Try to reduce the number of columns to process in the cursor. Include in the cursor's select statement only necessary columns. It will reduce the cursor result set. So, the cursor will use fewer resources. It can increase cursor performance and reduce SQL Server overhead.
Use READ ONLY cursors, whenever possible, instead of updatable cursors. Because using cursors can reduce concurrency and lead to unnecessary locking, try to use READ ONLY cursors, if you do not need to update cursor result set.
Try avoiding using insensitive, static and keyset cursors, whenever possible. These types of cursor produce the largest amount of overhead on SQL Server, because they cause a temporary table to be created in TEMPDB, which results in some performance degradation.
Use FAST_FORWARD cursors, whenever possible. The FAST_FORWARD cursors produce the least amount of overhead on SQL Server, because there are read-only cursors and can only be scrolled from the first to the last row. Use FAST_FORWARD cursor if you do not need to update cursor result set and the FETCH NEXT will be the only used fetch option.

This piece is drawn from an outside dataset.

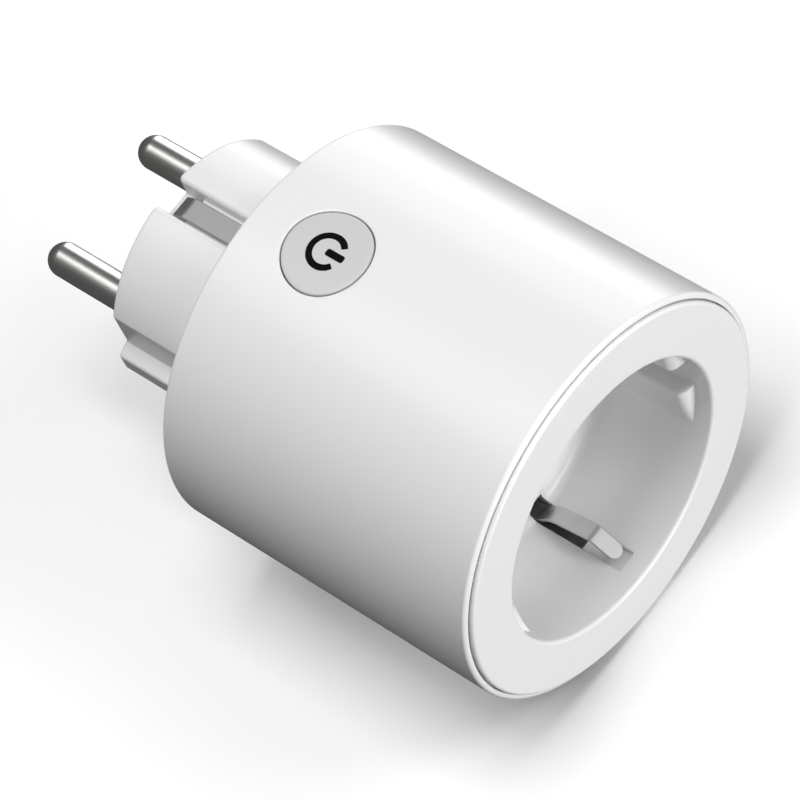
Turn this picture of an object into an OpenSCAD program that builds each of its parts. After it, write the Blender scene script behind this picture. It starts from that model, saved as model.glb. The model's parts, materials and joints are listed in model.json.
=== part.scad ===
// Round smart plug: an earthed socket in front, an earthed plug behind, a relay and radio between.
// +Y points at the wall, -Y out of the socket, +Z up through the button, the pins lie along X.
// The origin is the centre of the plug's face, which meets the floor of a wall outlet.

/* [Body] */
// Outside radius of the round body
body_r = 28; // [28:0.1:30]
// Length of the round body, from its rear to the face plate's front
body_len = 49.5; // [49:0.1:52]
// Wall of the outer shell
shell_wall = 2; // [1.6:0.1:2]
// Rounding of the shell's outer rims
rim_round = 0.5; // [0.3:0.1:0.6]

/* [Face plate and recess] */
// Radius of the face plate
plate_r = 27; // [26.8:0.1:27.2]
// How far the face plate stands proud of the shell
plate_proud = 0.6; // [0.3:0.1:0.8]
// Thickness of the face plate
plate_t = 2.4; // [2:0.1:3]
// Gap between the face plate and the shell
plate_gap = 0.2; // [0.1:0.05:0.3]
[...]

Use FORWARD_ONLY cursors, if you need updatable cursor and the FETCH NEXT will be the only used fetch option. If you need read-only cursor and the FETCH NEXT will be the only used fetch option, try to use FAST_FORWARD cursor instead of FORWARD_ONLY cursor. By the way, if one of the FAST_FORWARD or FORWARD_ONLY is specified the other cannot be specified.


Tips for Indexes:


Consider creating index on column(s) frequently used in the WHERE, ORDER BY, and GROUP BY clauses. These column(s) are best candidates for index creating. You should analyze your queries very attentively to avoid creating not useful indexes.
Drop indexes that are not used. Because each index take up disk space and slow the adding, deleting, and updating of rows, you should drop indexes that are not used. You can use Index Wizard to identify indexes that are not used in your queries.

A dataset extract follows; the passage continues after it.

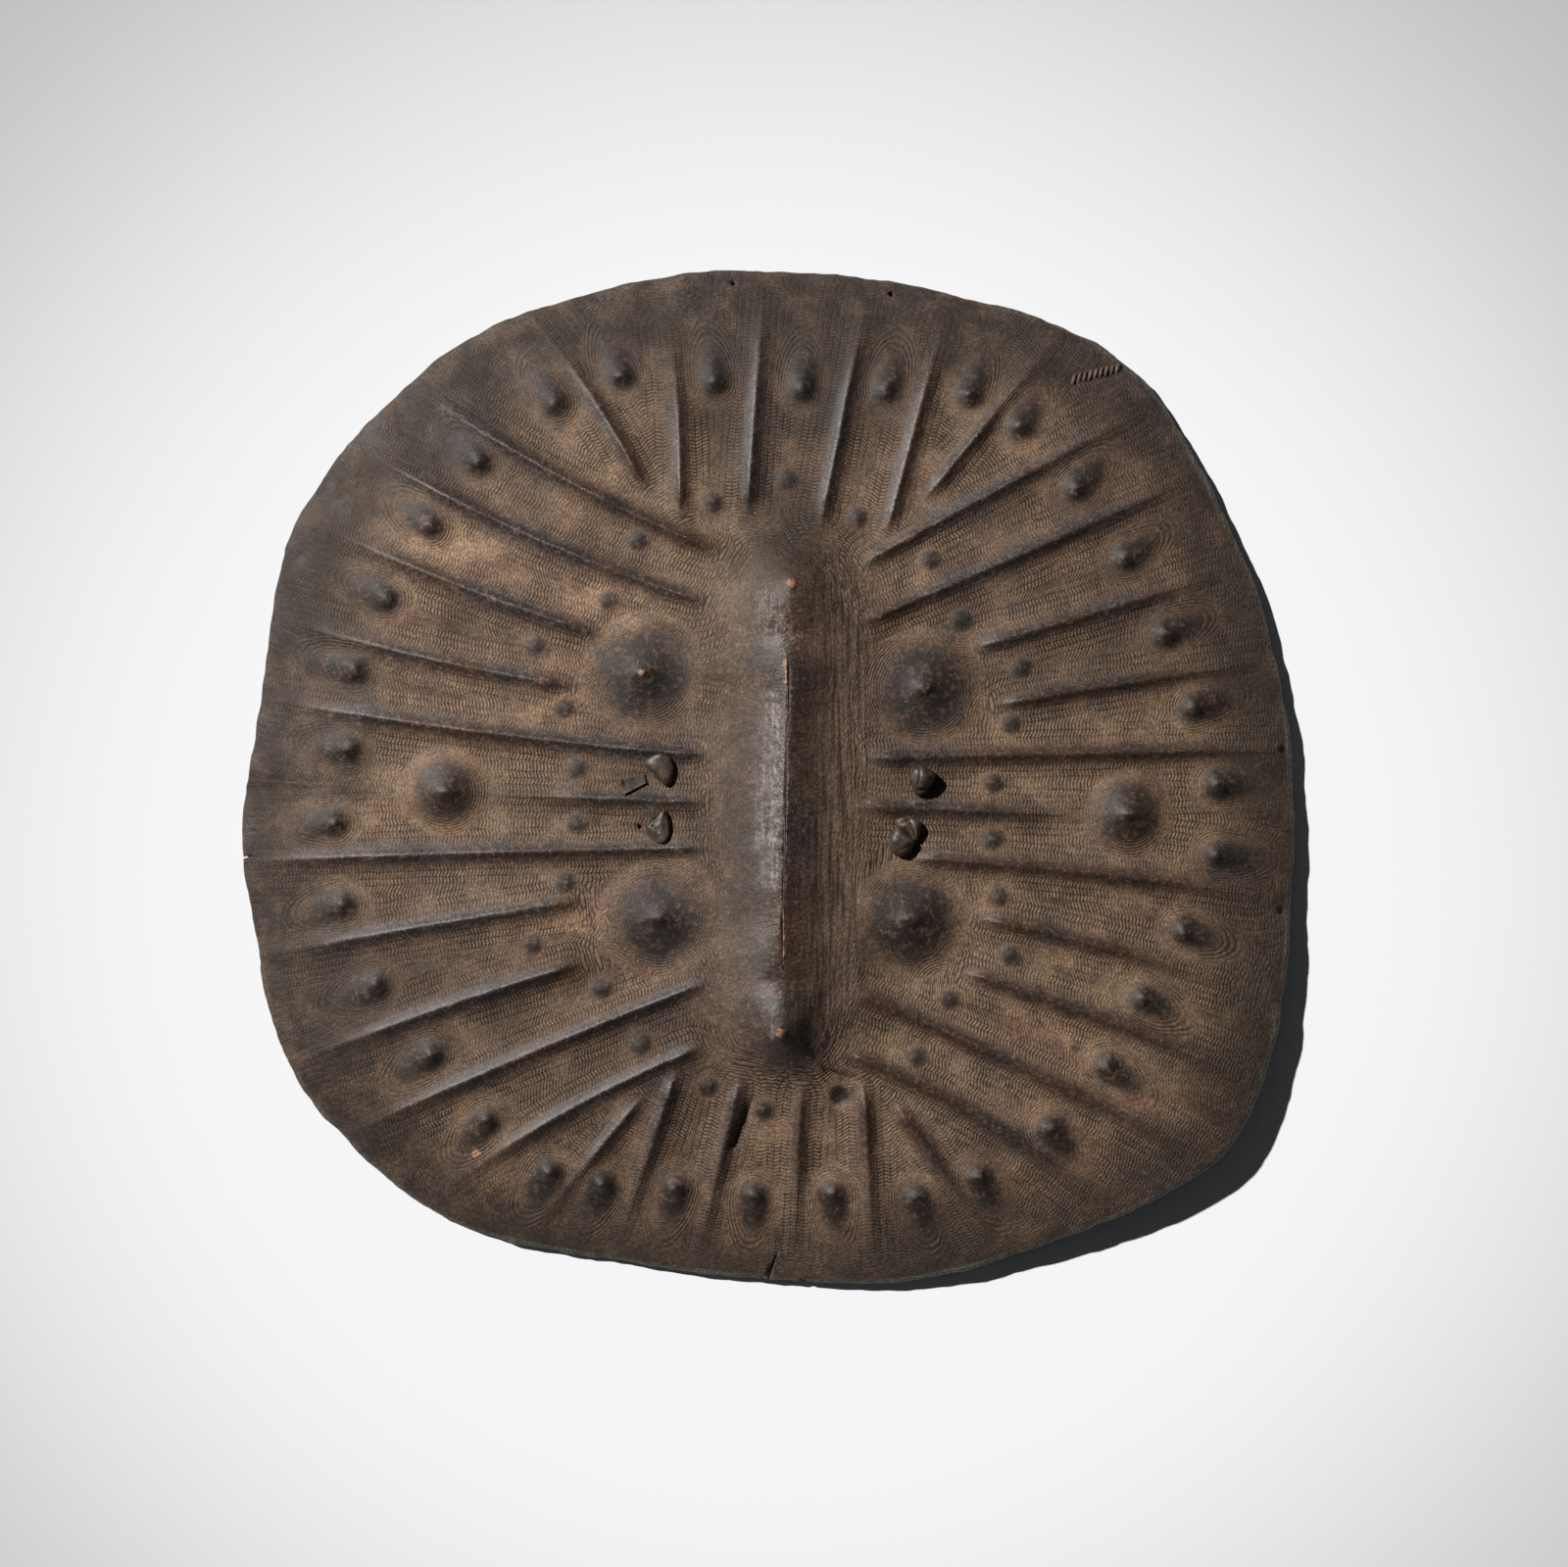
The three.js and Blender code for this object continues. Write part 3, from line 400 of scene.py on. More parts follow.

Try to create indexes on columns that have integer values rather than character values. Because the integer values usually have less size then the characters values size (the size of the int data type is 4 bytes, the size of the bigint data type is 8 bytes), you can reduce the number of index pages which are used to store the index keys. This reduces the number of reads required to read the index and boost overall index performance.

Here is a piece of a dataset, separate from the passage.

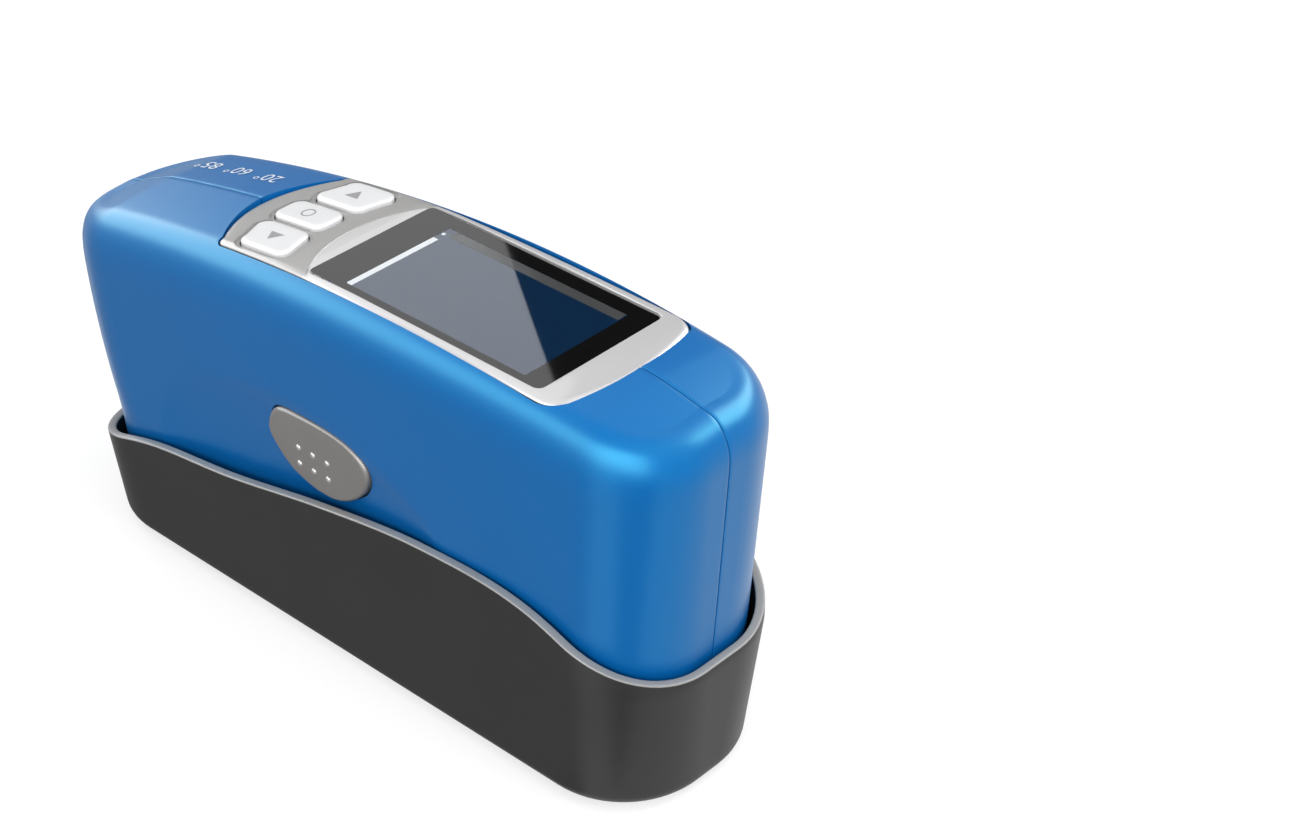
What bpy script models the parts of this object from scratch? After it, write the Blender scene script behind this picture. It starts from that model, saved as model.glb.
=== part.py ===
"""Hand-held three-angle gloss meter resting in its calibration base.

Run it with blender --background --python part.py, or from the text editor.
Lengths below are in millimetres; the objects are made in metres with +Z up.
+X is the front end of the instrument, -Y the side with the measure button.
"""
import math

import bmesh
import bpy
from mathutils import Matrix, Vector

MM = 0.001

# Gaps between pieces
GAP = 0.3
SEAM = 0.3
BASE_CLEARANCE = 0.9

# Overall form of the housing
LENGTH = 160.0
SOLE_Z = 5.0
CREST_Z = 83.6
CREST_X = 30.0
REAR_DROP = 15.4
REAR_DROP_SPAN = 107.0
CROWN = 1.6
TOP_HALF_WIDTH = 21.3
SIDE_DRAFT = 1.5
SOLE_DRAFT = 0.7
SHOULDER = 7.6
RIM_LEVEL = 29.0
FRONT_DRAFT = 3.6
REAR_TUCK = 5.8
REAR_TUCK_POWER = 2.4
SOLE_TUCK = 4.5
BARREL = 0.12
BARREL_LOW = 0.04
BARREL_X = 13.0
FRONT_CORNER = 15.9
REAR_CORNER = 16.9
TOP_FILLET = 6.6
WALL = 2.0
TOP_LEVEL = CREST_Z - SHOULDER
RIM_HALF_WIDTH = TOP_HALF_WIDTH - SIDE_DRAFT
SOLE_HALF_WIDTH = RIM_HALF_WIDTH - SOLE_DRAFT

# Calibration base, round the housing's lower part
BASE_WALL = 1.7
BASE_X = (REAR_TUCK - FRONT_DRAFT) / 2
BASE_HALF_LENGTH = (LENGTH - REAR_TUCK - FRONT_DRAFT) / 2 + BASE_CLEARANCE + BASE_WALL
BASE_HALF_WIDTH = RIM_HALF_WIDTH + BASE_CLEARANCE + BASE_WALL
BASE_CORNER = FRONT_CORNER + GAP + BASE_WALL
BASE_DRAFT = 1 / 9
BASE_WIDTH_DRAFT = 1 / 16
BASE_BOTTOM = 1.0
BASE_FLOOR = 2.4
BASE_EDGE = 3.0
RIM_HEIGHTS = (17.9, 26.6, 31.0, 36.6, 40.6, 40.2, 30.4)
RIM_CROWN = 0.3
FLOOR_TOP = BASE_BOTTOM + BASE_FLOOR
FOOT_RADIUS = 4.0
FOOT_HEIGHT = 1.6
FOOT_CHAMFER = 0.4
FOOT_END_MARGIN = 25.9
FOOT_X = BASE_HALF_LENGTH - FOOT_END_MARGIN
FOOT_Y = 11.0
PILLAR_END_MARGIN = 17.9
PILLAR_X = BASE_HALF_LENGTH - PILLAR_END_MARGIN
PILLAR_Y = 8.0
PILLAR_TOP_RADIUS = 2.2
PILLAR_FLARE = 0.4

# Black glass standard below the measuring aperture
TILE_LENGTH = 66.0
TILE_WIDTH = 24.0
TILE_THICK = 1.3
TILE_DEPTH = 0.6
TILE_TOP = SOLE_Z - TILE_DEPTH
TILE_FRAME = 3.0
PAD_THICK = 0.6
PAD_MARGIN = 1.0
PAD_Z = TILE_TOP - TILE_THICK - GAP / 2 - PAD_THICK

# Bottom plate and its screws
SOLE_THICK = 2.7
SOLE_TOP = SOLE_Z + SOLE_THICK
APERTURE_HALF = 27.0
APERTURE_BEVEL = 0.9
APERTURE_TOP_HALF = 48.0
APERTURE_WIDTH = 12.0
SCREW_REAR = 36.0 - LENGTH / 2
SCREW_FRONT = LENGTH / 2 - 30.0
SCREW_EDGE = 5.5
SCREW_Y = SOLE_HALF_WIDTH - SCREW_EDGE
SCREW_HEAD = 2.1
SCREW_HEAD_DEPTH = 1.3
SCREW_SHANK = 1.0
SCREW_LENGTH = 9.0
SCREW_POINT = 1.0
CROSS_LONG = 1.3
CROSS_THIN = 0.25
CROSS_DEPTH = 0.7
BOSS_WALL = 1.55
BOSS_OVER = 4.0
BOSS_RADIUS = SCREW_SHANK + GAP / 2 + BOSS_WALL

# Top plate
TOP_PLATE_DROP = 2.0
TOP_PLATE_Z = CREST_Z - TOP_PLATE_DROP
TOP_PLATE_RISE = 0.9
TOP_PLATE_DEPTH = 3.0
TOP_PLATE_BEND = 1.2
TOP_PLATE_LIFT = 0.25
FRONT_MARGIN = 20.4
REAR_MARGIN = 44.4
SIDE_MARGIN = 3.9
BEZEL_TAPER = 1.2
BEZEL_REAR = REAR_MARGIN - LENGTH / 2
BEZEL_FRONT = LENGTH / 2 - FRONT_MARGIN
BEZEL_FRONT_HALF = TOP_HALF_WIDTH - SIDE_MARGIN
BEZEL_REAR_HALF = BEZEL_FRONT_HALF - BEZEL_TAPER
BEZEL_REAR_SAG = 5.6
BEZEL_FRONT_SAG = 4.0
BEZEL_FRONT_CORNER = 4.0
BEZEL_REAR_CORNER = 2.0

# Keys
KEY_REAR_MARGIN = 6.4
KEY_LENGTH = 13.2
KEY_REAR = BEZEL_REAR + KEY_REAR_MARGIN
KEY_FRONT = KEY_REAR + KEY_LENGTH
KEY_REAR_RADIUS = 24.1
KEY_FRONT_RADIUS = 33.0
KEY_INNER = 3.7
KEY_SPACE = 1.7
KEY_SIDE_MARGIN = 1.6
KEY_SPLIT = KEY_INNER + KEY_SPACE
KEY_OUTER = BEZEL_REAR_HALF - KEY_SIDE_MARGIN
KEY_RISE = 0.6
KEY_CORNER = 2.4
KEY_TRAVEL = 0.8
KEY_HOLLOW = 0.4
KEY_HOLLOW_EDGE = 1.2
FLANGE_THICK = 1.1
FLANGE_EDGE = 0.45
STEM_RADIUS = 1.5

# Window in the top plate
WINDOW_FRONT_MARGIN = 8.6
WINDOW_SIDE_MARGIN = 2.3
WINDOW_REAR_MARGIN = 10.4
WINDOW_FRONT = BEZEL_FRONT - WINDOW_FRONT_MARGIN
WINDOW_REAR = KEY_FRONT + WINDOW_REAR_MARGIN
WINDOW_HALF = BEZEL_FRONT_HALF - WINDOW_SIDE_MARGIN
WINDOW_THICK = 1.2
WINDOW_RECESS = 0.5
WINDOW_LEDGE = 2.2
WINDOW_CORNER = 1.2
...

Limit the number of indexes, if your application updates data very frequently. Because each index take up disk space and slow the adding, deleting, and updating of rows, you should create new indexes only after analyze the uses of the data, the types and frequencies of queries performed, and how your queries will use the new indexes. In many cases, the speed advantages of creating the new indexes outweigh the disadvantages of additional space used and slowly rows modification. However, avoid using redundant indexes; create them only when it is necessary. For read-only table, the number of indexes can be increased.
Check that index you tried to create does not already exist. Keep in mind that when you create primary key constraint or unique key constraints SQL Server automatically creates index on the column(s) participate in these constraints. If you specify another index name, you can create the indexes on the same column(s) again and again.
Create clustered index instead of nonclustered to increase performance of the queries that return a range of values and for the queries that contain the GROUP BY or ORDER BY clauses and return the sort results. Because every table can have only one clustered index, you should choose the column(s) for this index very carefully. Try to analyze all your queries, choose most frequently used queries and include into the clustered index only those column(s), which provide the most performance benefits from the clustered index creation.
Create nonclustered indexes to increase performance of the queries that return few rows and where the index has good selectivity. In comparison with a clustered index, which can be only one for each table, each table can have as many as 249 nonclustered indexes. However, you should consider nonclustered index creation as carefully as the clustered index, because each index take up disk space and drag on data modification.
Avoid creating a clustered index based on an incrementing key. For example, if a table has surrogate integer primary key declared as IDENTITY and the clustered index was created on this column, then every time data is inserted into this table, the rows will be added to the end of the table. When many rows will be added a "hot spot" can occur. A "hot spot" occurs when many queries try to read or write data in the same area at the same time. A "hot spot" results in I/O bottleneck.

Note. By default, SQL Server creates clustered index for the primary key constraint. So, in this case, you should explicitly specify NONCLUSTERED keyword to indicate that a nonclustered index is created for the primary key constraint.
Create a clustered index for each table. If you create a table without clustered index, the data rows will not be stored in any particular order. This structure is called a heap. Every time data is inserted into this table, the row will be added to the end of the table. When many rows will be added a "hot spot" can occur. To avoid "hot spot" and improve concurrency, you should create a clustered index for each table.
If you create a composite (multi-column) index, try to order the columns in the key so that the WHERE clauses of the frequently used queries match the column(s) that are leftmost in the index. The order of the columns in a composite (multi-column) index is very important. The index will be used to evaluate a query only if the leftmost index key's column are specified in the WHERE clause of the query. For example, if you create composite index such as "Name, Age", then the query with the WHERE clause such as "WHERE Name = 'Alex'" will use the index, but the query with the WHERE clause such as "WHERE Age = 28" will not use the index.
If you need to join several tables very frequently, consider creating index on the joined columns. This can significantly improve performance of the queries against the joined tables.
If your application will perform the same query over and over on the same table, consider creating a covering index including columns from this query. A covering index is an index, which includes all of the columns referenced in the query. So the creating covering index can improve performance because all the data for the query is contained within the index itself and only the index pages, not the data pages, will be used to retrieve the data. Covering indexes can bring a lot of performance to a query, because it can save a huge amount of I/O operations.
Use the SQL Server Profiler Create Trace Wizard with "Identify Scans of Large Tables" trace to determine which tables in your database may need indexes.

This trace will show which tables are being scanned by queries instead of using an index.